The MBA Version Of Community Strategy

Above is the MBA version (or idealized version) of community strategy. It assumes the organization has a clear mission, all departments are in alignment of that mission, and everyone is pulling in the same direction to achieve a single goal.

The reality is often far more complex. Sometimes, objectives don’t trickle down well. Sometimes, they are rejected by departments due to internal politics. Sometimes, there isn’t a clear objective at all, but a vague idea of improvement. This is especially true in smaller organizations.

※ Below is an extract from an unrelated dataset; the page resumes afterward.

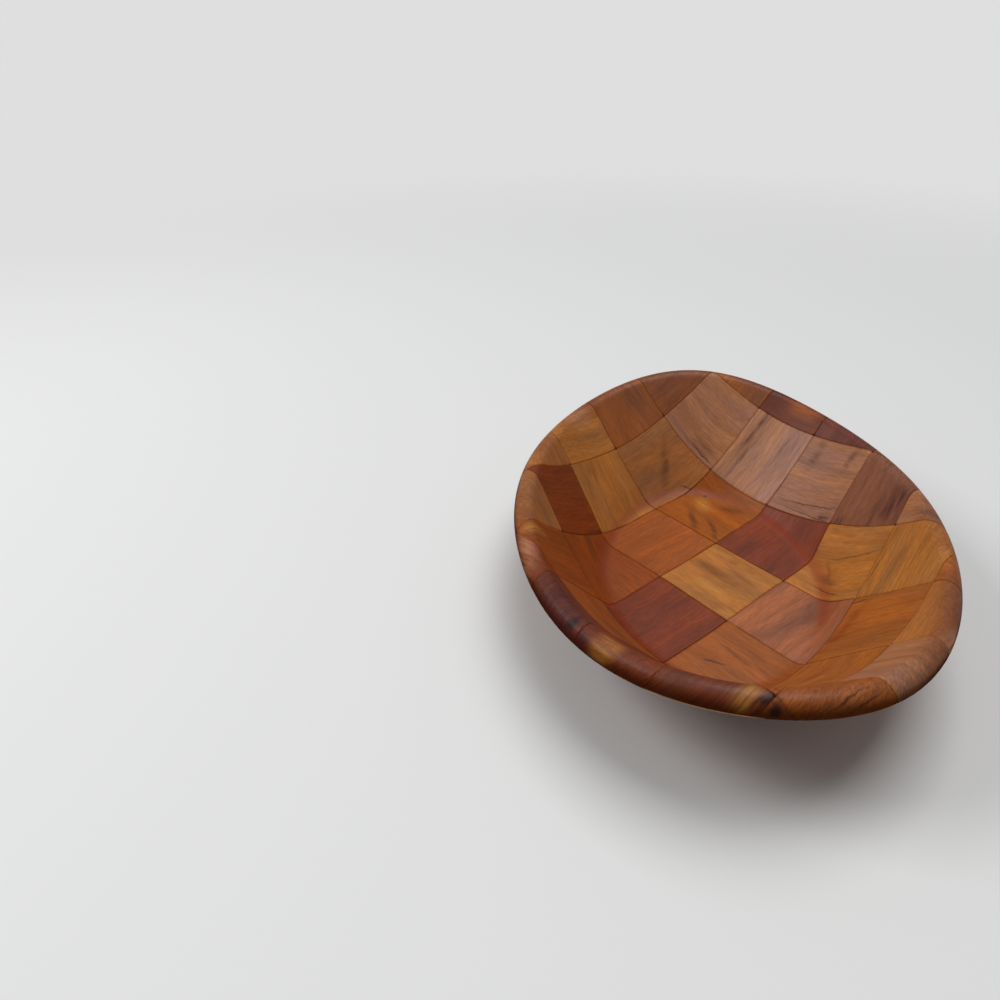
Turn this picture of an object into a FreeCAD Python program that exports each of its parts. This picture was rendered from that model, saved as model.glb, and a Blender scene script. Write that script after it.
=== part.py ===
import FreeCAD, Part
import math
import os

from FreeCAD import Vector

# An oval bowl moulded from one woven mat of wood veneer: seven strips one way and seven the other,
# in a plain over-and-under weave. The flat mat is pressed into a dish with a flat floor, a bend, a
# straight flaring wall and a rim that is rolled outwards. Sizes are in millimetres. The origin is
# the middle of the underside, +X runs along the bowl's length and +Z is up.

# Form of the face that looks into the bowl
floor_half_length = 68.2
floor_half_width = 47.5
floor_roundness = 1.75          # exponent of the floor's outline: 2 is an ellipse, less is more pointed
fold_radius = 9.0               # bend between floor and wall
rim_half_length = 112.4         # to the middle of the rolled rim
rim_half_width = 80.6
rim_height = 37.7               # middle of the roll above the inside floor, halfway round
rim_end_rise = 3.3              # the ends of the rim stand this much higher, the sides this much lower
rim_corner_dip = 1.5            # and between ends and sides it dips by this much
roll_radius = 5.1               # outside of the rolled rim
roll_past_level = math.radians(22.0)    # how far the roll goes on past pointing straight down

# Veneer and strips
veneer = 1.1                    # thickness of one strip
strip_gap = 0.8                 # between neighbouring strips
warp_width = 39.23              # one warp strip with its gap
weft_width = 36.56
weave_angle = 0.771             # the warp runs at this angle to the bowl's length, in radians
strips_each_way = 7
warp_shift = 2.65               # middle of the middle strip, away from the middle of the bowl
weft_shift = 4.22

wall_thickness = 2 * veneer

# The moulded surface is shaped by profiles at even angles, with flat panels between them
profile_step = math.radians(10.0)
profile_count = 36
fold_panels = 2                 # panels round the bend
roll_panels = 5                 # panels round the rim
FOLD, WALL, ROLL = range(3)
far = 300.0                     # beyond the edge of the mat
touching = 1e-6


class Profile:
    """The bowl's section from the middle of the floor outwards, in one direction."""

    def __init__(self, angle):
        self.angle = angle
        along, across = math.cos(angle), math.sin(angle)
        floor_term = abs(along / floor_half_length) ** floor_roundness
        floor_term += abs(across / floor_half_width) ** floor_roundness
        floor_reach = floor_term ** (-1.0 / floor_roundness)
        self.rim_reach = 1.0 / math.hypot(along / rim_half_length, across / rim_half_width)
        phase = math.atan2(across / rim_half_width, along / rim_half_length)
        self.roll_height = rim_height + rim_end_rise * math.cos(2 * phase)
        self.roll_height += rim_corner_dip * math.cos(4 * phase)

        run = self.rim_reach - floor_reach
        span = math.hypot(run, self.roll_height)
        self.slope = math.atan2(self.roll_height, run) + math.asin(roll_radius / span)
        tangent = fold_radius * math.tan(0.5 * self.slope)
        self.fold_start = floor_reach - tangent
        self.roll_turn = self.slope + 0.5 * math.pi + roll_past_level
        self.zone_lengths = (
            fold_radius * self.slope,
            math.sqrt(span ** 2 - roll_radius ** 2) - tangent,
            roll_radius * self.roll_turn,
        )

    def flat_point(self, zone, share):
        """A point of the unpressed mat, as far out as it lies over the inside face."""
        reach = self.fold_start + sum(self.zone_lengths[:zone]) + share * self.zone_lengths[zone]
        return Vector(reach * math.cos(self.angle), reach * math.sin(self.angle), 0)

    def pressed_point(self, zone, share, depth):
        """The same point in the moulded bowl, at a depth below the inside face."""
        if zone == ROLL:
            tilt = share * self.roll_turn - self.slope
            outwards = self.rim_reach + (roll_radius - depth) * math.sin(tilt)
            height = self.roll_height + (roll_radius - depth) * math.cos(tilt)
        else:
            turn = share * self.slope if zone == FOLD else self.slope
            climb = share * self.zone_lengths[WALL] if zone == WALL else 0.0
            outwards = self.fold_start + (fold_radius + depth) * math.sin(turn)
            outwards += climb * math.cos(self.slope)
            height = fold_radius - (fold_radius + depth) * math.cos(turn)
            height += climb * math.sin(self.slope)
        return Vector(
            outwards * math.cos(self.angle),
            outwards * math.sin(self.angle),
            wall_thickness + height,
        )


profiles = [Profile(index * profile_step) for index in range(profile_count)]
stations = [(FOLD, panel / fold_panels) for panel in range(fold_panels + 1)]
stations += [(WALL, 1.0)]
stations += [(ROLL, (panel + 1) / roll_panels) for panel in range(roll_panels)]


class Panel:
    """A flat panel of the surface: its corners in the unpressed mat and in the moulded bowl."""

    def __init__(self, corners, ends_mat=False):
        self.corners = corners
        self.flat = [profile.flat_point(*station) for profile, station in corners]
        self.ends_mat = ends_mat        # its first side is the edge of the mat
        self.pressed = {}

    def press(self, point, depth):
        """Carry a point of the unpressed mat along with its panel."""
        if depth not in self.pressed:
            self.pressed[depth] = [
                profile.pressed_point(*station, depth) for profile, station in self.corners[:3]
            ]
        first, second, third = self.pressed[depth]
        side, other = self.flat[1] - self.flat[0], self.flat[2] - self.flat[0]
        offset = point - self.flat[0]
        area = side.cross(other).z
        along = offset.cross(other).z / area
        across = side.cross(offset).z / area
        return first + (second - first) * along + (third - first) * across


def mat_panels():
    """One panel for the floor, then two between each pair of neighbouring profiles and stations."""
    panels = [Panel([(profile, stations[0]) for profile in profiles])]
    for here, there in zip(profiles, profiles[1:] + profiles[:1]):
        for inner, outer in zip(stations, stations[1:]):
            last = outer is stations[-1]
            panels.append(Panel([(there, outer), (here, outer), (here, inner)], last))
            panels.append(Panel([(there, inner), (there, outer), (here, inner)]))
    return panels


def grid_direction(turned):
    angle = weave_angle + (0.5 * math.pi if turned else 0.0)
    return Vector(math.cos(angle), math.sin(angle), 0)


u_axis, v_axis = grid_direction(False), grid_direction(True)


def split_sides(corners, axis, mark):
    """Add a corner wherever a side of the polygon crosses a line of the weave."""
    out = []
    for here, there in zip(corners, corners[1:] + corners[:1]):
        start, end = here.dot(axis) - mark, there.dot(axis) - mark
        out.append(here)
        if start * end < 0 and min(abs(start), abs(end)) > touching:
            out.append(here + (there - here) * (start / (start - end)))
    return out


def clip(corners, axis, low, high):
    """The part of a polygon between two lines of the weave."""
    for mark, sign in ((low, 1.0), (high, -1.0)):
        corners = split_sides(corners, axis, mark) if corners else corners
        corners = [corner for corner in corners if sign * (corner.dot(axis) - mark) > -touching]
    return corners if len(corners) > 2 else []


class Region:
    """A rectangle of the unpressed mat. u runs with the warp and v with the weft."""

    def __init__(self, u_range, v_range, marks=()):
        self.sides = ((u_axis, u_range), (v_axis, v_range))
        self.marks = marks

    def pieces(self, panels):
        for panel in panels:
            corners = panel.flat
            for axis, (low, high) in self.sides:
                corners = clip(corners, axis, low, high)
            for axis, mark in self.marks:
                corners = split_sides(corners, axis, mark)
            if corners:
                yield panel, corners

    def is_cut(self, panel, start, end):
        """True for a side where the veneer ends, False where it runs on into the next panel."""
        for axis, (low, high) in self.sides:
            for mark in (low, high):
                if max(abs(start.dot(axis) - mark), abs(end.dot(axis) - mark)) < touching:
                    return True
        if not panel.ends_mat:
            return False
        edge = panel.flat[1] - panel.flat[0]
        return all(edge.cross(point - panel.flat[0]).Length < touching * edge.Length for point in (start, end))


def polygon(points):
    return Part.Face(Part.makePolygon(points + points[:1]))


def open_faces(region, panels, depth):
    """The broad face of a piece of veneer."""
    return [
        polygon([panel.press(corner, depth) for corner in corners])
        for panel, corners in region.pieces(panels)
    ]


def cut_faces(region, panels, depths):
    """The cut edges of a piece of veneer, from one depth to the other."""
    faces = []
    for panel, corners in region.pieces(panels):
        for start, end in zip(corners, corners[1:] + corners[:1]):
            if region.is_cut(panel, start, end):
                near, far_off = [[panel.press(point, depth) for point in (start, end)] for depth in depths]
                faces.append(polygon([near[0], near[1], far_off[1]]))
                faces.append(polygon([near[0], far_off[1], far_off[0]]))
    return faces


def closed_solid(faces):
    shell = Part.makeCompound(faces)
    shell.sewShape(1e-5)
    solid = Part.makeSolid(shell)
    if solid.Volume < 0:
        solid.reverse()
    return solid


def strip_ranges(shift, width):
    """Where each strip of the mat starts and ends, across the strips."""
    ranges = []
    for index in range(strips_each_way):
        low = shift + (index - 0.5 * strips_each_way) * width + 0.5 * strip_gap
        ranges.append([low, low + width - strip_gap])
    ranges[0][0] = -far
    ranges[-1][1] = far
    return ranges


def woven_strip(panels, own, crossed, index, is_warp):
    """One strip of the mat, over and under the strips that it crosses.

    In the gap between two crossed strips it is as thick as the mat, where it changes level.
    """
    faces = []
    for number, (start, end) in enumerate(crossed):
        over = (number + index) % 2 == (0 if is_warp else 1)
        outside = 0.0 if over else wall_thickness
        before = crossed[number - 1][1] if number > 0 else start
        after = crossed[number + 1][0] if number < strips_each_way - 1 else end
        if is_warp:
            cell = Region((start, end), own)
            covered = Region((before, after), own, [(u_axis, start), (u_axis, end)])
        else:
            cell = Region(own, (start, end))
            covered = Region(own, (before, after), [(v_axis, start), (v_axis, end)])
        faces += open_faces(covered, panels, outside)
        faces += open_faces(cell, panels, veneer)
        faces += cut_faces(covered, panels, (outside, veneer))
    return closed_solid(faces)


def build():
    panels = mat_panels()
    warp = strip_ranges(warp_shift, warp_width)
    weft = strip_ranges(weft_shift, weft_width)
    solids = {}
    for index in range(strips_each_way):
        solids["warp_strip_%d" % (index + 1)] = woven_strip(panels, warp[index], weft, index, True)
        solids["weft_strip_%d" % (index + 1)] = woven_strip(panels, weft[index], warp, index, False)
    return solids


os.makedirs("parts", exist_ok=True)
for node, solid in build().items():
    solid.exportStep("parts/%s.step" % node)
    print(node, solid.ShapeType, solid.isValid(), len(solid.Faces), round(solid.Volume, 1))
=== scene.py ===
import math

import bpy
import numpy as np
from mathutils import Matrix, Vector


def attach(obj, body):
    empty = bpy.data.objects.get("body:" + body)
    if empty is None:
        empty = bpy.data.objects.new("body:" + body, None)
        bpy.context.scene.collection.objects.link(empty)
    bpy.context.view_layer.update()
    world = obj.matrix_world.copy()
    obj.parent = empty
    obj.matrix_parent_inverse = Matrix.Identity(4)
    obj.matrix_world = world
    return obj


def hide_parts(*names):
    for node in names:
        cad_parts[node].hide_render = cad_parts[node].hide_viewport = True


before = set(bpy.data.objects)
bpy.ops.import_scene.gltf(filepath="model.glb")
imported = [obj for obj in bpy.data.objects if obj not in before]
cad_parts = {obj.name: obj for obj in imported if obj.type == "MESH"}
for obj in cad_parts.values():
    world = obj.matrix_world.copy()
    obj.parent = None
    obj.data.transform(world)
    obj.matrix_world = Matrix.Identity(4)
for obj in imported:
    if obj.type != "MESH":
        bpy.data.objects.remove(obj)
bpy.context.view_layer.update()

# The bowl's form, in millimetres, as the solids have it
MM = 0.001
FLOOR_HALF_LENGTH = 68.2
FLOOR_HALF_WIDTH = 47.5
FLOOR_ROUNDNESS = 1.75
FOLD_RADIUS = 9.0
RIM_HALF_LENGTH = 112.4
RIM_HALF_WIDTH = 80.6
RIM_HEIGHT = 37.7
RIM_END_RISE = 3.3
RIM_CORNER_DIP = 1.5
ROLL_RADIUS = 5.1
ROLL_PAST_LEVEL = math.radians(22.0)
VENEER = 1.1
WALL_THICKNESS = 2 * VENEER
WARP_WIDTH = 39.23
WEFT_WIDTH = 36.56
WARP_SHIFT = 2.65
WEFT_SHIFT = 4.22
WEAVE_ANGLE = 0.771
STRIPS_EACH_WAY = 7

# How the strips are drawn
BEYOND = 150.0           # farther out than the mat reaches
SEAM = 0.12              # between neighbouring strips, pressed nearly shut
DIVE_BEFORE = 0.5        # a strip starts down this far before the edge of the strip that covers it
DIVE_AFTER = 1.5         # and is all the way down this far past it
DIVE_STEPS = (-1.5, -1.0, -0.5, -0.25, -0.06, 0.06, 0.25, 0.5, 1.0, 1.5)   # mesh rows about an edge
LIP_DROP = 0.04          # the very edge of a strip is worn down by this much
LIP_WIDTH = 0.6
INSIDE_SKIN = 0.2        # the face that looks into the bowl lies this far inside the solids
OUTSIDE_SKIN = 0.05
SPACING = 1.1            # between the mesh's rows
STRAY = 0.45             # how far the hand-laid strips wander from straight lines
SEED = 4


def profile_at(angle):
    """Sizes of the bowl's section in each of the given directions, in millimetres."""
    along, across = np.cos(angle), np.sin(angle)
    floor_term = np.abs(along / FLOOR_HALF_LENGTH) ** FLOOR_ROUNDNESS
    floor_term += np.abs(across / FLOOR_HALF_WIDTH) ** FLOOR_ROUNDNESS
    floor_reach = floor_term ** (-1.0 / FLOOR_ROUNDNESS)
    rim_reach = 1.0 / np.hypot(along / RIM_HALF_LENGTH, across / RIM_HALF_WIDTH)
    phase = np.arctan2(across / RIM_HALF_WIDTH, along / RIM_HALF_LENGTH)
    height = RIM_HEIGHT + RIM_END_RISE * np.cos(2 * phase) + RIM_CORNER_DIP * np.cos(4 * phase)
    run = rim_reach - floor_reach
    span = np.hypot(run, height)
    slope = np.arctan2(height, run) + np.arcsin(ROLL_RADIUS / span)
    tangent = FOLD_RADIUS * np.tan(0.5 * slope)
    fold_start = floor_reach - tangent
    wall_start = fold_start + FOLD_RADIUS * slope
    roll_start = wall_start + np.sqrt(span ** 2 - ROLL_RADIUS ** 2) - tangent
    mat_end = roll_start + ROLL_RADIUS * (slope + 0.5 * math.pi + ROLL_PAST_LEVEL)
    return rim_reach, height, slope, fold_start, wall_start, roll_start, mat_end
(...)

This means you need to work extra hard to identify specifically how the community fits in with the organization’s broader goals. Are you a part of someone else’s strategy, or a vague concept that you need to turn into clear objectives?

Summary

  1. A strategy is not the same as a strategic plan. A strategy is what you will do to achieve the goals. A plan is how you will do it.
  2. Real improvement comes from allocating your resources effectively. A strategy decides what is worth doing and then allocates resources decisively towards those battles. You develop a strategy to force through difficult decisions on where to spend your limited resources.
  3. You are far less likely to succeed if you spread resources evenly. You need to accept that this feels risky (but it is less risky than spreading resources thinly across many objectives).
  4. Your community strategy sits within the broader ecosystem of the organization. You have (an) objective(s) you are expected to achieve.
  5. In many organizations, internal politics means the connections between each department and the organization’s strategy are unclear.